----- PROVIDED MATERIAL -----

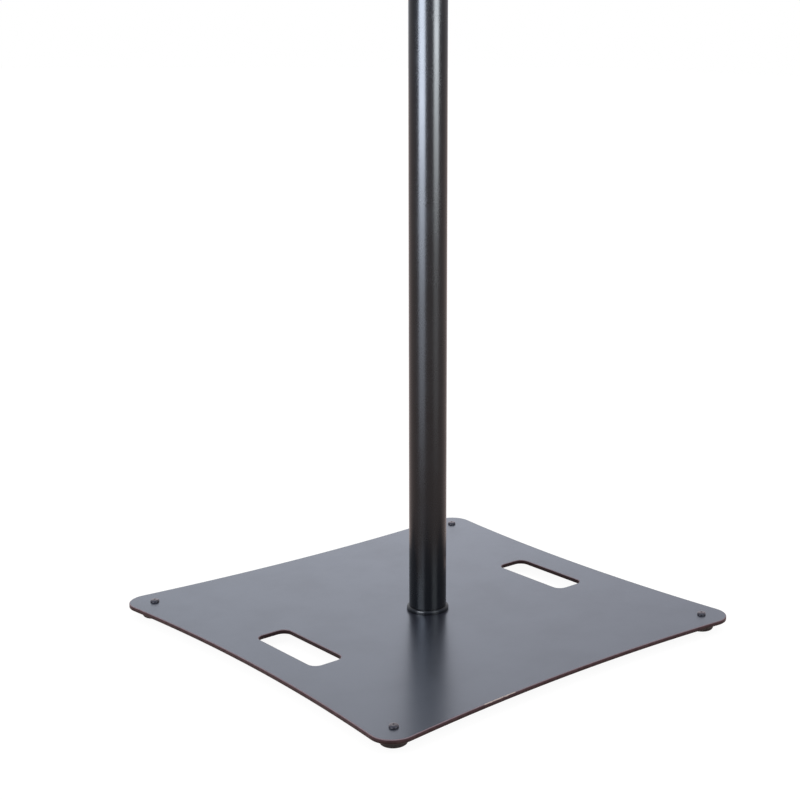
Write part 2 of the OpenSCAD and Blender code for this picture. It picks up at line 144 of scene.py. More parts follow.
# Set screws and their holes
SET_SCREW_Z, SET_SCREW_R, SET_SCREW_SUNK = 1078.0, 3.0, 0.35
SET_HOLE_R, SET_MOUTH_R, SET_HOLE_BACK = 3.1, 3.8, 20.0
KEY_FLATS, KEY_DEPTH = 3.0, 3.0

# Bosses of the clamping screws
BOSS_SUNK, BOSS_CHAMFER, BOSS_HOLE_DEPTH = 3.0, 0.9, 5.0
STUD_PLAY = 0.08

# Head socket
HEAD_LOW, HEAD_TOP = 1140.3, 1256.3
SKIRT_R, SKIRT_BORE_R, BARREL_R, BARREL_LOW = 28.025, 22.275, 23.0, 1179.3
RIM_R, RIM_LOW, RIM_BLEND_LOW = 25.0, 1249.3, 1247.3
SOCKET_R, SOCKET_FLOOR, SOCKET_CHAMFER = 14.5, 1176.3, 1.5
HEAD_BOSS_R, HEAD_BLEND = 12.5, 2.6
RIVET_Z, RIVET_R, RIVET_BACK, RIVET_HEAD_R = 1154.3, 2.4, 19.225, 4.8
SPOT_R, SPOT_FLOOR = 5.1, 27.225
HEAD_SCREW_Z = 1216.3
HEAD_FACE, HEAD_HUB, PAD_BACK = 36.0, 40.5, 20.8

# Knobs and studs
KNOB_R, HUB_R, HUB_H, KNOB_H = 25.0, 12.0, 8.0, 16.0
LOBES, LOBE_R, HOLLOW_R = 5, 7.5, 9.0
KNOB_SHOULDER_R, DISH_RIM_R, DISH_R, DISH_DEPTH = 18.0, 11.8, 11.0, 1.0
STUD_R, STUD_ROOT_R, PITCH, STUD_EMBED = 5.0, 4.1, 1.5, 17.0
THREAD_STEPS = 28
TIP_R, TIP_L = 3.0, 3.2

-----

WHAT IS BEING ASKED: Only the lines from the top of the data through the line that contains "STUD_PLAY = 0.08" should be quoted, exactly as they stand.

PROBLEM SOLUTION:
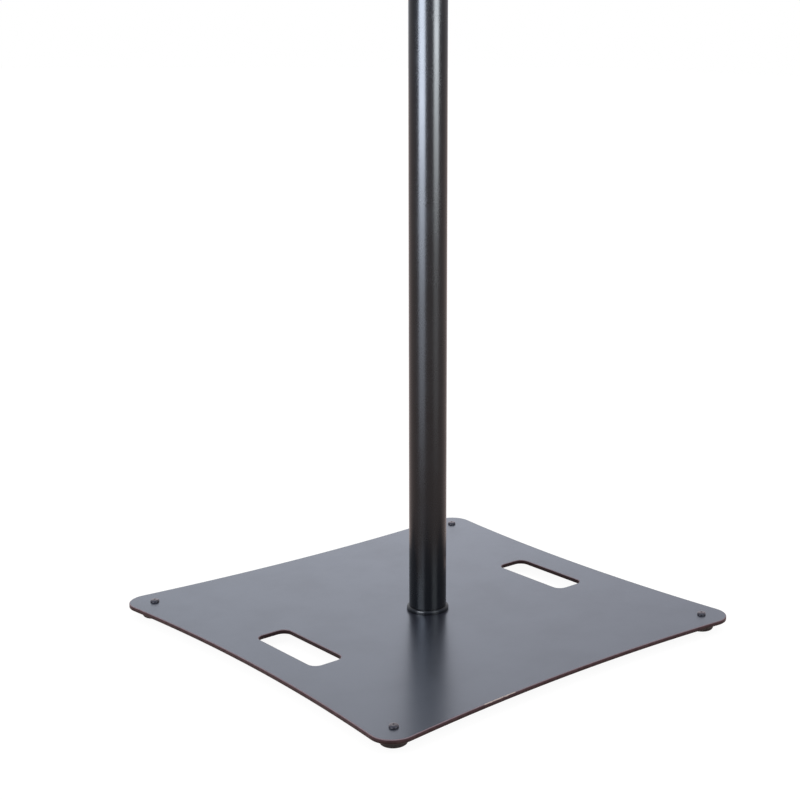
Write part 2 of the OpenSCAD and Blender code for this picture. It picks up at line 144 of scene.py. More parts follow.
# Set screws and their holes
SET_SCREW_Z, SET_SCREW_R, SET_SCREW_SUNK = 1078.0, 3.0, 0.35
SET_HOLE_R, SET_MOUTH_R, SET_HOLE_BACK = 3.1, 3.8, 20.0
KEY_FLATS, KEY_DEPTH = 3.0, 3.0

# Bosses of the clamping screws
BOSS_SUNK, BOSS_CHAMFER, BOSS_HOLE_DEPTH = 3.0, 0.9, 5.0
STUD_PLAY = 0.08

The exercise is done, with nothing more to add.